The Valuation Puzzle
Here's where most analysis of SE goes wrong: they treat it like a single operating company. It's not. SE has an embedded lending business, and that distorts every traditional metric.
The Free Cash Flow Illusion
SE reported $4.5B in free cash flow. At a ~$57B market cap, that's a 12.7x P/FCF - sounds cheap for a 36% grower.
But $2.7B of that "free" cash flow went straight back into growing SeaMoney's loan book. You can't distribute cash that's tied up in consumer loans. Adjusted for the net corporate cash deployed into lending, distributable FCF is closer to ~$1.8B - a 31.3x P/FCF.
The truth is somewhere in between. But anyone quoting the headline 12.7x is being misleading.

The Net Cash Illusion
Same problem with the balance sheet. Headline net cash is $8.7B. But:
$3.8B is customer deposits (SeaBank depositors' money - funds lending, not corporate cash)
$3.1B is escrow & advances (money held in trust for Shopee buyers/sellers during transactions)
$1.8B is debt (borrowings + remaining convertible notes)
Adjusted net cash: ~$1.9B. Still positive, but a very different picture from $8.7B.

The Right Way to Value SE: Sum-of-Parts
Since traditional metrics are distorted by the lending business, the cleanest approach is to value each segment using the appropriate framework:
Shopee + Garena (platform businesses): Valued on EV/EBITDA. Combined EBITDA of $2.54B at 15-25x = $38B-$63B.
SeaMoney (lending business): Valued on Price/Book of the loan portfolio. $8B book at 1.5-3.0x = $12B-$24B.
Adjusted net cash: $1.9B.
Component | Bear | Base | Bull |
|---|---|---|---|
Shopee + Garena (EV/EBITDA) | $38B (15x) | $51B (20x) | $63B (25x) |
SeaMoney (P/Book) | $12B (1.5x) | $16B (2.0x) | $24B (3.0x) |
Adjusted Net Cash | $1.9B | $1.9B | $1.9B |
Total Equity Value | ~$52B | ~$69B | ~$89B |
Per Share (~638M diluted) | ~$81 | ~$108 | ~$140 |
At ~$90 per share, SE is sitting between the bear and base case. The market is pricing in near-worst-case competitive outcomes while giving SeaMoney almost no credit and compressing Shopee + Garena's multiple.

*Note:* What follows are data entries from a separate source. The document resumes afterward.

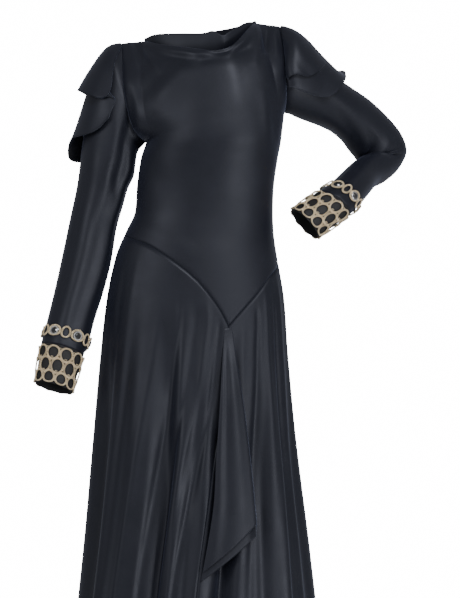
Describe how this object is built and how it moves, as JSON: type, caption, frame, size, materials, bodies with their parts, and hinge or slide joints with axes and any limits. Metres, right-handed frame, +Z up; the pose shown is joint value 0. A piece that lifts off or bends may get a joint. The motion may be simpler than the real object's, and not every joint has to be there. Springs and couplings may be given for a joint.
{
  "type": "evening gown",
  "caption": "Floor-length long-sleeved satin evening gown, hollow, with a draped neckline, a slanting low waist seam, a front cascade, shoulder flounces and gold beaded ring cuffs.",
  "frame": {"origin": "on the wearer's middle plane between the shoulders, at the height where the gown hangs from them", "axes": "+Z up, -Y towards the gown's front, +X towards the wearer's left"},
  "size_m": [0.7511, 0.4922, 1.5009],
  "materials": {
    "satin": "black-navy satin",
    "cuff_band": "matt black tulle",
    "gold": "pale gold beads"
  },
  "bodies": {
    "root": {"bodice_front": "satin", "bodice_back": "satin", "neck_band": "satin", "skirt_front_right": "satin", "skirt_front_left": "satin", "skirt_back": "satin", "cascade": "satin", "sleeve_right": "satin", "sleeve_left": "satin", "flounce_right": "satin", "flounce_left": "satin", "cuff_right": "cuff_band", "cuff_left": "cuff_band", "ring_net_right": "gold", "ring_net_left": "gold", "ring_chain_right": "gold", "ring_chain_left": "gold"}
  },
  "joints": []
}
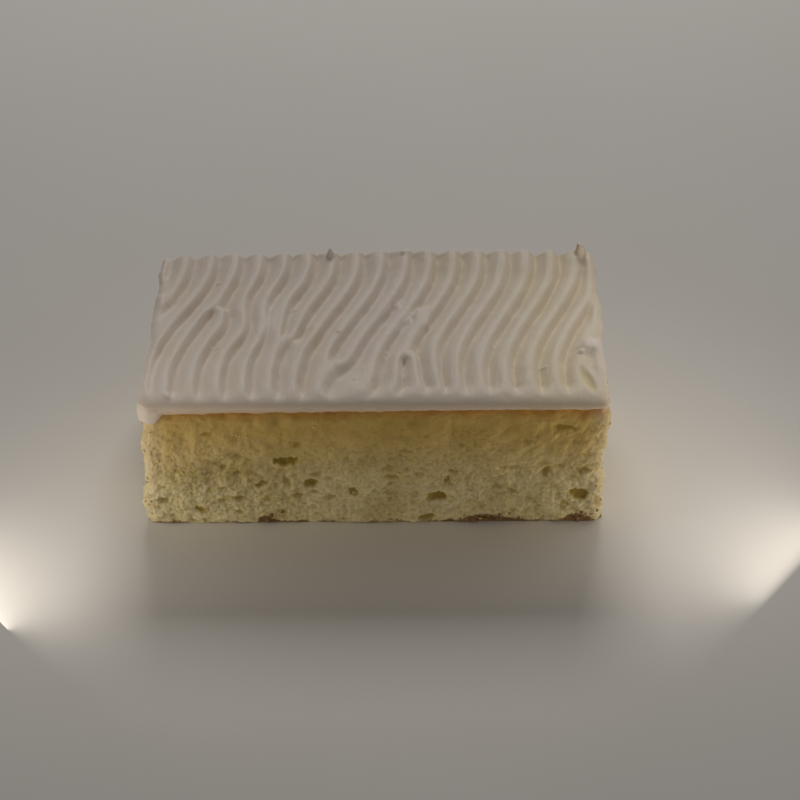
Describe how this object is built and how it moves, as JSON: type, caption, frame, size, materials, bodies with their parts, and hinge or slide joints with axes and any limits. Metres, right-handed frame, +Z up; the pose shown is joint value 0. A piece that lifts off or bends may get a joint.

The base case implies ~$108 per share - roughly 20% upside from here. Even the bear case ($81) only implies ~10% downside. That's an asymmetric setup for a company growing revenue at 36% with all three segments profitable.
The Margin Story
The bears will point to Q4 margin compression. They're not wrong - but they're missing the forest for the trees.
Margin | FY2024 | FY2025 | Direction |
|---|---|---|---|
Gross Margin | 42.8% | 44.7% | Expanding |
Operating Margin | 3.9% | 8.7% | Expanding |
Adj. EBITDA Margin | 11.7% | 15.0% | Expanding |
Net Margin | 2.7% | 7.0% | Expanding |
FCF Margin | 17.6% | 19.7% | Expanding |
Every margin expanded on a full-year basis. The Q4 dip (EBITDA margin fell to 11.5% vs 11.9% YoY) reflects a deliberate choice to invest into competitive positioning, not a structural deterioration. SBC actually declined 12.7% to $625M - earnings quality is improving.
What I'm Watching
This isn't a blind bullish take. There are real risks, and the following will determine whether the thesis holds:
Q1 2026 margins - Does competitive spending moderate? Watch adj. EBITDA margin recovery above 15%.
SeaMoney NPL trend - Any deterioration above 1.5% is a warning sign. The loan book nearly doubled; a credit cycle would hit hard.
Shopee take rate - Must hold at 13%+ to support revenue growth above GMV growth.
TikTok Shop market share - Watch Indonesia, Thailand, Vietnam for competitive data.
Garena bookings trajectory - Do Q4's $672M stabilize, or is the QoQ decline a trend?
Bottom Line
SE dropped 20% on what is fundamentally a cost problem, not a demand problem. Revenue execution across all three segments is strong. The EPS miss was driven by a conscious decision to spend aggressively on competitive positioning - the same playbook that made Shopee #1 in Southeast Asia in the first place.
At ~$90, SE sits between the bear ($81) and base ($108) case of our sum-of-parts framework - with 36% revenue growth, all segments profitable, $4.5B in operating cash flow, and a fintech arm with pristine credit quality growing 60% annually.
The sum-of-parts base case implies ~$108 per share - roughly 20% upside. The market is pricing in near-worst-case outcomes. That's usually when the best opportunities emerge.
This is not investment advice. Do your own research.